Be proud of yourself and pat yourself on the back; you are almost there. Now, put all your pieces together. What you now have is this: 𝛴F = 75 N, m = 300kg and a = ?. You draw Newton's second law, 𝛴F = ma. It’s up to you to solve for a. I’m not gonna do that part for you. It should be easy. Pencil in hand and calculator in the other, find acceleration. You can do it.

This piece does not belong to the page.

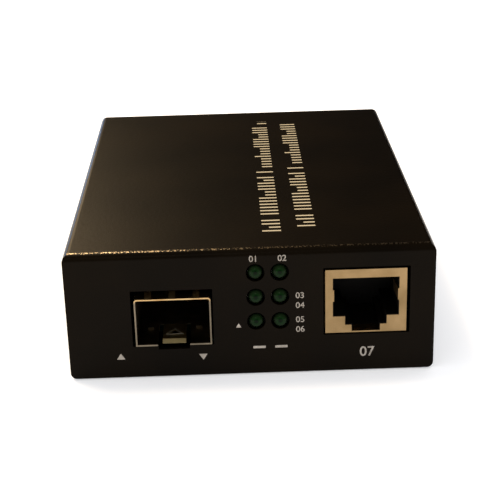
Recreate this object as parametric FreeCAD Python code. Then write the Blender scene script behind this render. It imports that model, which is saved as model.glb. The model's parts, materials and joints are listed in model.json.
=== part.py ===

You’ve been beat down and crushed and hit by question after question. Problem after problem. You have suffered greatly. I can tell. I know how that feels. You never searched for help until this moment. Day after day, week after week, you hid away what you thought would never be fixed. It ate you up inside, knowing that a dilemma so large was weighing you down and that you could do nothing about it. That was until you took a breath, composed yourself, searched again. That was until you pulled it up and faced it once more, organizing the known, finding the unknown, facing each unknown separately. That was until you took a force and found something new. Until you took what was new and progressed. Until you simplified and calculated. Until you rationalized and boxed in your answer. Until you solved for acceleration.